* Begin *

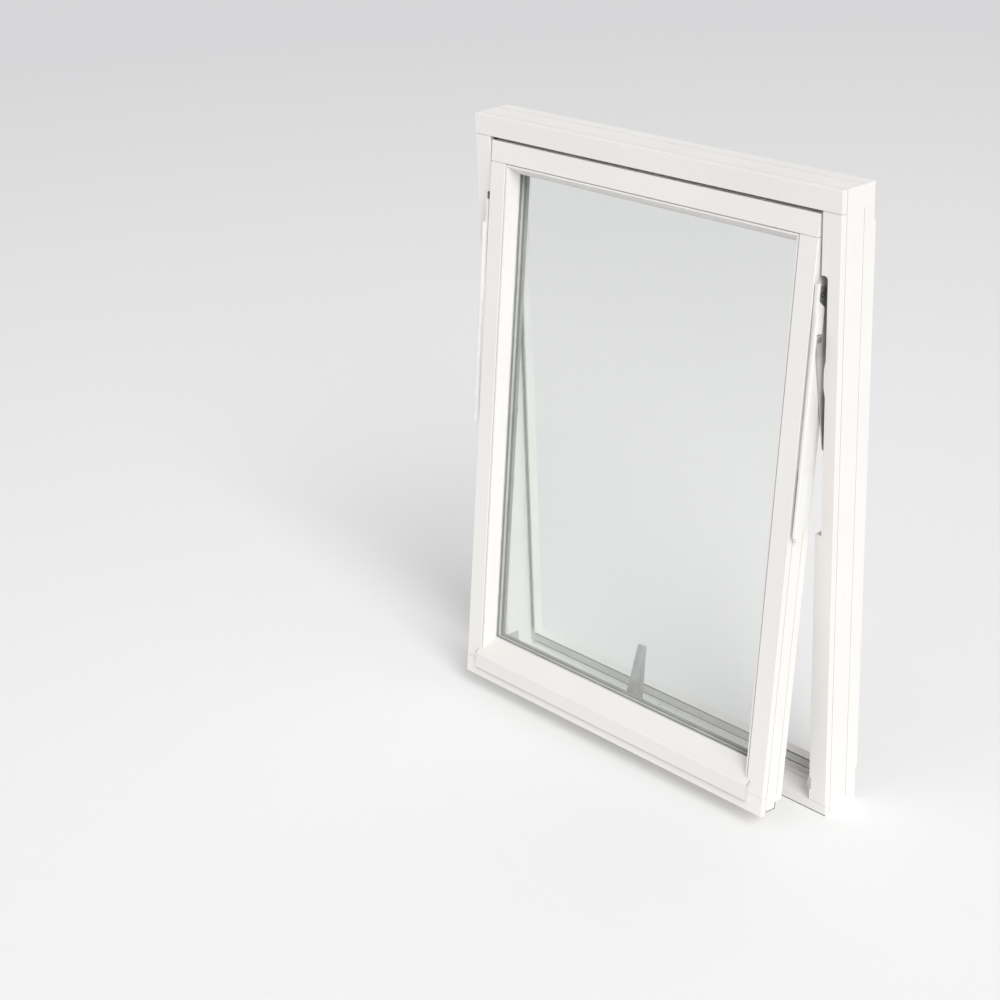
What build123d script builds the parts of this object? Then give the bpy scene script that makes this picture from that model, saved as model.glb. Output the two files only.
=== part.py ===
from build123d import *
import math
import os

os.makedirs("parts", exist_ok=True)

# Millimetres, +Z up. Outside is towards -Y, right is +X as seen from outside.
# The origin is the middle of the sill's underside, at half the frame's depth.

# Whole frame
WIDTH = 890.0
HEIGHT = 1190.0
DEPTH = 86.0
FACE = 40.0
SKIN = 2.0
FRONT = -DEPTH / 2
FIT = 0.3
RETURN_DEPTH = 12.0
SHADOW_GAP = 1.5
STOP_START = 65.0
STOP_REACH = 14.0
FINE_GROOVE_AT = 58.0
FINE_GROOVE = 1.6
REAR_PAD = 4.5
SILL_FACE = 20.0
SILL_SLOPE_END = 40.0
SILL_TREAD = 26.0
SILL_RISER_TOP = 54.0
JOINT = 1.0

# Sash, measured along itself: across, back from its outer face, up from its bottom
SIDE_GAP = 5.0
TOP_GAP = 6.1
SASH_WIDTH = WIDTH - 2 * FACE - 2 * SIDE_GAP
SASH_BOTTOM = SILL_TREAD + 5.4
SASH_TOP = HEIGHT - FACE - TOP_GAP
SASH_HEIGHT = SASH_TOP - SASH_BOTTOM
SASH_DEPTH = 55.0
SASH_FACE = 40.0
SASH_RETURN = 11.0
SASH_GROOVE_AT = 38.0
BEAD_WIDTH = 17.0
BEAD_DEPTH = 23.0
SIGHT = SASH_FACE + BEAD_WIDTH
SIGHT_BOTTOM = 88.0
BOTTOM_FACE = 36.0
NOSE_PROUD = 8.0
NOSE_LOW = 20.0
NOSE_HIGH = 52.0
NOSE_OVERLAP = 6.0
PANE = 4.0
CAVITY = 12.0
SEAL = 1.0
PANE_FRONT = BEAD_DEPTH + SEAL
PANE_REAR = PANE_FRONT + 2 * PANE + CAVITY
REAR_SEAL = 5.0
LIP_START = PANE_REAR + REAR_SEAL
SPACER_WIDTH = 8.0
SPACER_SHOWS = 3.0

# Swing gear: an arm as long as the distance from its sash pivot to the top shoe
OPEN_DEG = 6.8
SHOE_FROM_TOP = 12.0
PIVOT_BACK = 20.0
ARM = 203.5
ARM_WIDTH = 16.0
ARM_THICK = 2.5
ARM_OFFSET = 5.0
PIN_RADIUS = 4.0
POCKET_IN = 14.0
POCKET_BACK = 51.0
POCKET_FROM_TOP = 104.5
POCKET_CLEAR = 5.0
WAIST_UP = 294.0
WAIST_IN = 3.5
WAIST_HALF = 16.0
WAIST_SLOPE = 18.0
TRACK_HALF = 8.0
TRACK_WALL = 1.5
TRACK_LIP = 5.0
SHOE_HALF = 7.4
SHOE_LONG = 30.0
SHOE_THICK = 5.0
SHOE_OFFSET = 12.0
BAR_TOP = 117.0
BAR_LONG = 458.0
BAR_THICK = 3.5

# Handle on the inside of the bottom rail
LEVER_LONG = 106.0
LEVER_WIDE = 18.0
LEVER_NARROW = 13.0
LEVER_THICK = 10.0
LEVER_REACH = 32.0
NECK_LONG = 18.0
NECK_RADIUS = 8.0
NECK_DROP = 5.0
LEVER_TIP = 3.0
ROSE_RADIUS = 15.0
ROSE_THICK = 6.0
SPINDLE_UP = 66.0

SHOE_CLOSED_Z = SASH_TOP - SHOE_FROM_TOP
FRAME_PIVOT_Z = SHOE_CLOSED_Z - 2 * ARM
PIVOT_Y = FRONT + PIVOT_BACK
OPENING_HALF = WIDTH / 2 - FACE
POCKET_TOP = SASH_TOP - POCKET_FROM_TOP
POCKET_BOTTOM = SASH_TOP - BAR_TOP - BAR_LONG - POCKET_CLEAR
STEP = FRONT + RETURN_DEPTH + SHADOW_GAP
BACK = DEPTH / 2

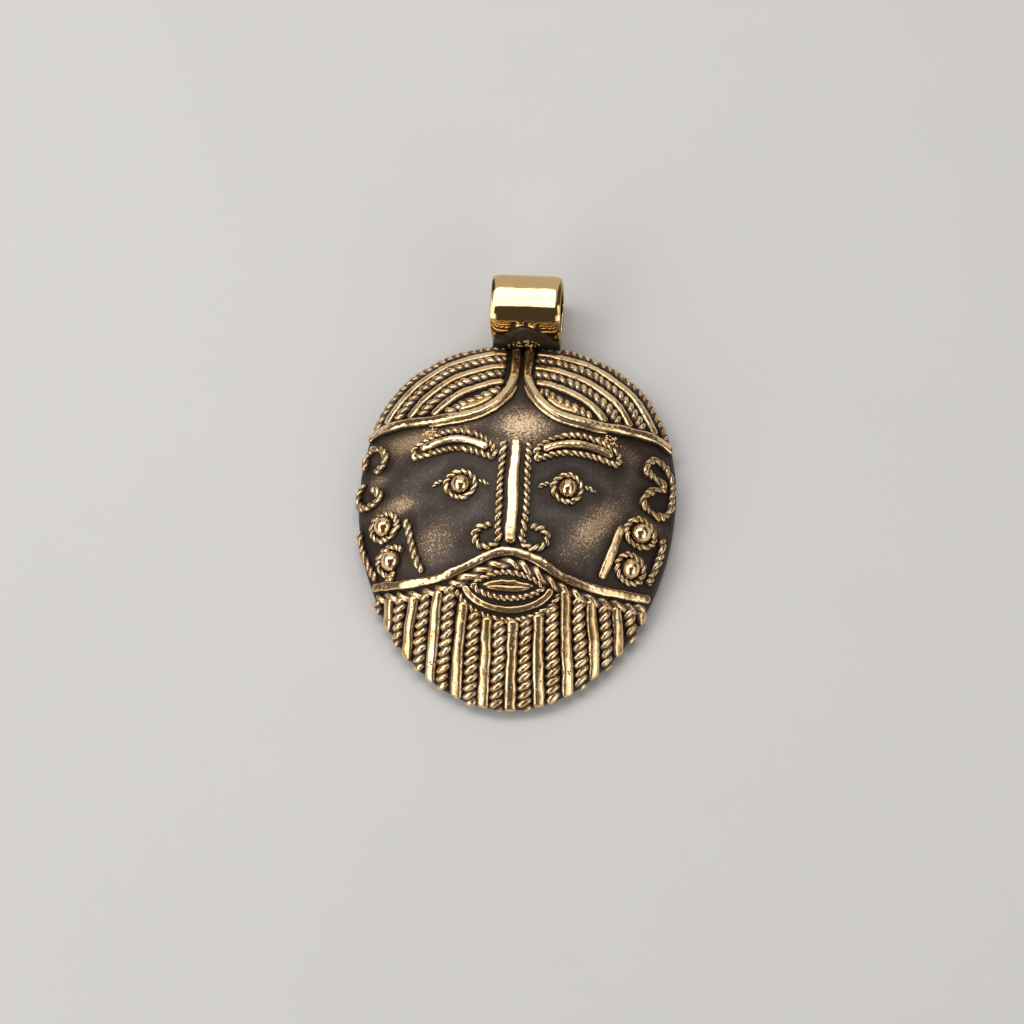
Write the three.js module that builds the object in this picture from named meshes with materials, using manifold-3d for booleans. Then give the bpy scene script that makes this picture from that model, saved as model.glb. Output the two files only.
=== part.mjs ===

* End *

■ Task description
Print the material once more, exactly.

■ Written response
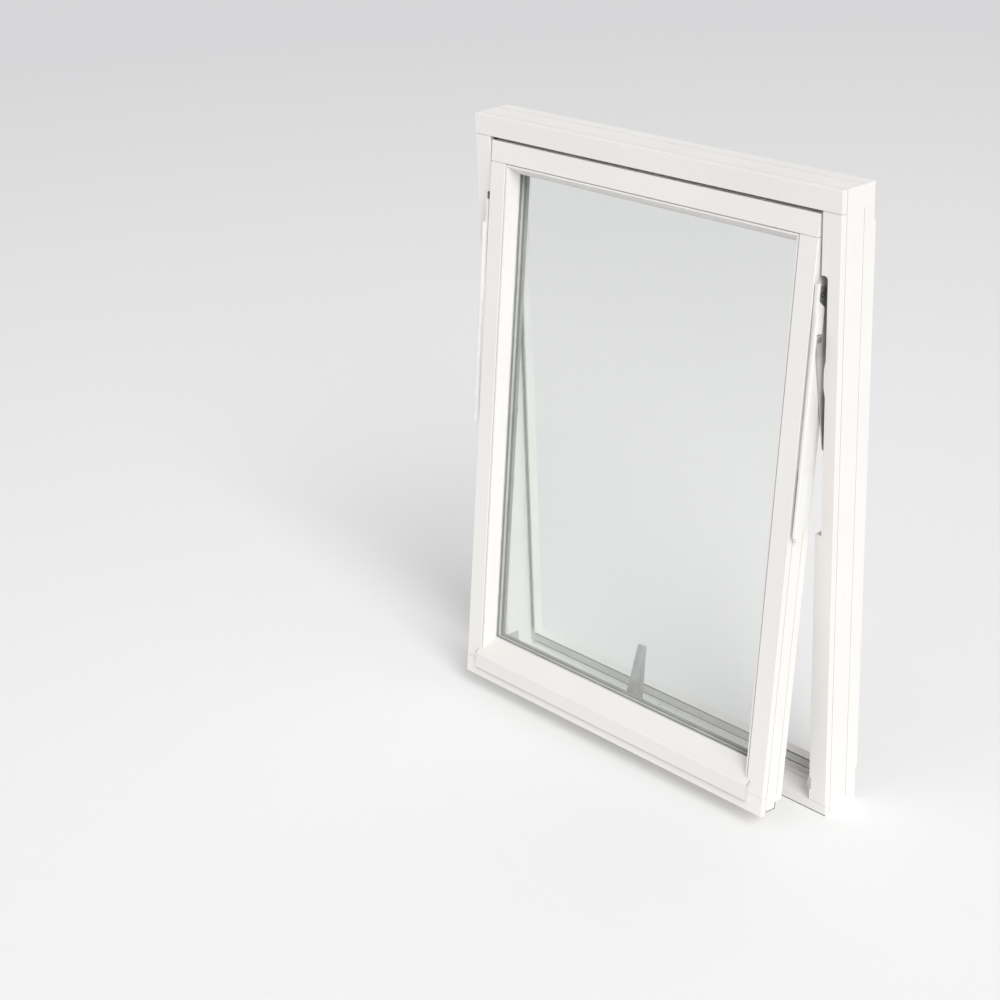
What build123d script builds the parts of this object? Then give the bpy scene script that makes this picture from that model, saved as model.glb. Output the two files only.
=== part.py ===
from build123d import *
import math
import os

os.makedirs("parts", exist_ok=True)

# Millimetres, +Z up. Outside is towards -Y, right is +X as seen from outside.
# The origin is the middle of the sill's underside, at half the frame's depth.

# Whole frame
WIDTH = 890.0
HEIGHT = 1190.0
DEPTH = 86.0
FACE = 40.0
SKIN = 2.0
FRONT = -DEPTH / 2
FIT = 0.3
RETURN_DEPTH = 12.0
SHADOW_GAP = 1.5
STOP_START = 65.0
STOP_REACH = 14.0
FINE_GROOVE_AT = 58.0
FINE_GROOVE = 1.6
REAR_PAD = 4.5
SILL_FACE = 20.0
SILL_SLOPE_END = 40.0
SILL_TREAD = 26.0
SILL_RISER_TOP = 54.0
JOINT = 1.0

# Sash, measured along itself: across, back from its outer face, up from its bottom
SIDE_GAP = 5.0
TOP_GAP = 6.1
SASH_WIDTH = WIDTH - 2 * FACE - 2 * SIDE_GAP
SASH_BOTTOM = SILL_TREAD + 5.4
SASH_TOP = HEIGHT - FACE - TOP_GAP
SASH_HEIGHT = SASH_TOP - SASH_BOTTOM
SASH_DEPTH = 55.0
SASH_FACE = 40.0
SASH_RETURN = 11.0
SASH_GROOVE_AT = 38.0
BEAD_WIDTH = 17.0
BEAD_DEPTH = 23.0
SIGHT = SASH_FACE + BEAD_WIDTH
SIGHT_BOTTOM = 88.0
BOTTOM_FACE = 36.0
NOSE_PROUD = 8.0
NOSE_LOW = 20.0
NOSE_HIGH = 52.0
NOSE_OVERLAP = 6.0
PANE = 4.0
CAVITY = 12.0
SEAL = 1.0
PANE_FRONT = BEAD_DEPTH + SEAL
PANE_REAR = PANE_FRONT + 2 * PANE + CAVITY
REAR_SEAL = 5.0
LIP_START = PANE_REAR + REAR_SEAL
SPACER_WIDTH = 8.0
SPACER_SHOWS = 3.0

# Swing gear: an arm as long as the distance from its sash pivot to the top shoe
OPEN_DEG = 6.8
SHOE_FROM_TOP = 12.0
PIVOT_BACK = 20.0
ARM = 203.5
ARM_WIDTH = 16.0
ARM_THICK = 2.5
ARM_OFFSET = 5.0
PIN_RADIUS = 4.0
POCKET_IN = 14.0
POCKET_BACK = 51.0
POCKET_FROM_TOP = 104.5
POCKET_CLEAR = 5.0
WAIST_UP = 294.0
WAIST_IN = 3.5
WAIST_HALF = 16.0
WAIST_SLOPE = 18.0
TRACK_HALF = 8.0
TRACK_WALL = 1.5
TRACK_LIP = 5.0
SHOE_HALF = 7.4
SHOE_LONG = 30.0
SHOE_THICK = 5.0
SHOE_OFFSET = 12.0
BAR_TOP = 117.0
BAR_LONG = 458.0
BAR_THICK = 3.5

# Handle on the inside of the bottom rail
LEVER_LONG = 106.0
LEVER_WIDE = 18.0
LEVER_NARROW = 13.0
LEVER_THICK = 10.0
LEVER_REACH = 32.0
NECK_LONG = 18.0
NECK_RADIUS = 8.0
NECK_DROP = 5.0
LEVER_TIP = 3.0
ROSE_RADIUS = 15.0
ROSE_THICK = 6.0
SPINDLE_UP = 66.0

SHOE_CLOSED_Z = SASH_TOP - SHOE_FROM_TOP
FRAME_PIVOT_Z = SHOE_CLOSED_Z - 2 * ARM
PIVOT_Y = FRONT + PIVOT_BACK
OPENING_HALF = WIDTH / 2 - FACE
POCKET_TOP = SASH_TOP - POCKET_FROM_TOP
POCKET_BOTTOM = SASH_TOP - BAR_TOP - BAR_LONG - POCKET_CLEAR
STEP = FRONT + RETURN_DEPTH + SHADOW_GAP
BACK = DEPTH / 2

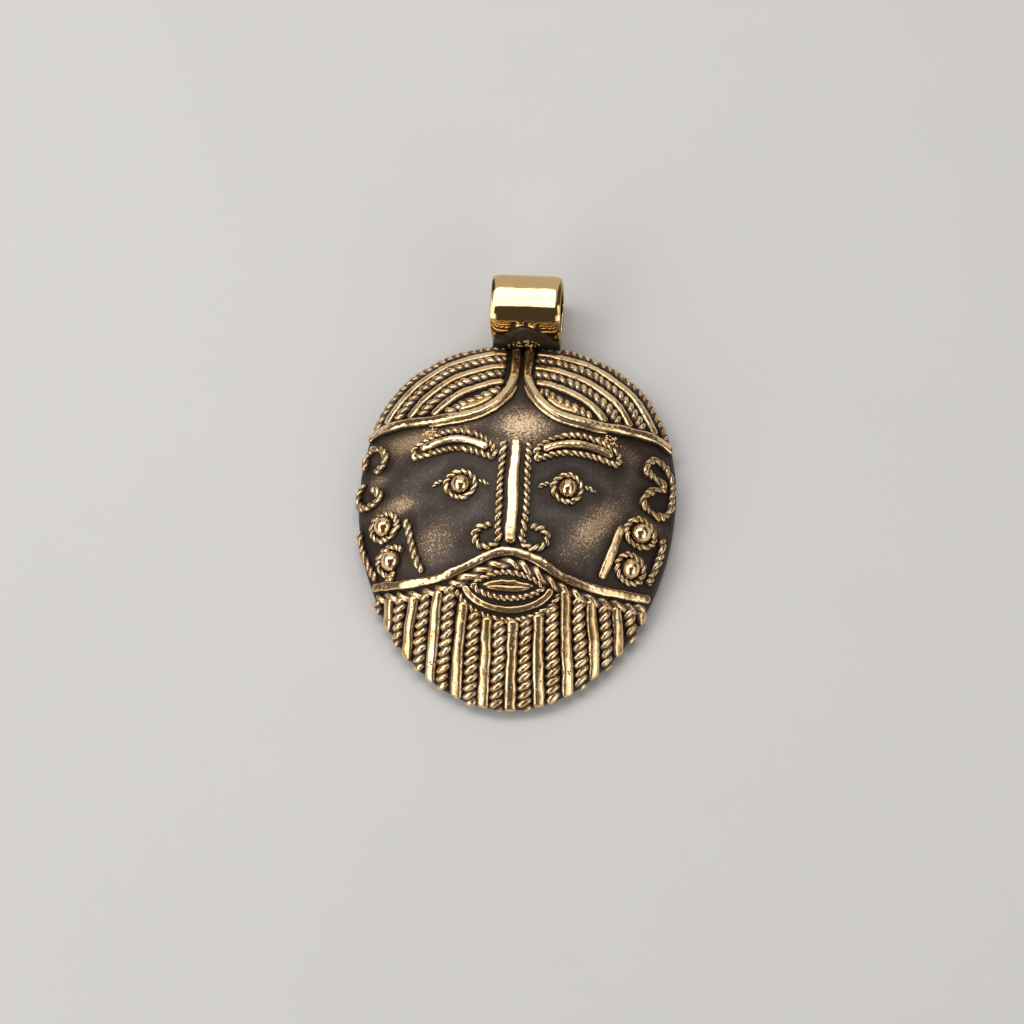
Write the three.js module that builds the object in this picture from named meshes with materials, using manifold-3d for booleans. Then give the bpy scene script that makes this picture from that model, saved as model.glb. Output the two files only.
=== part.mjs ===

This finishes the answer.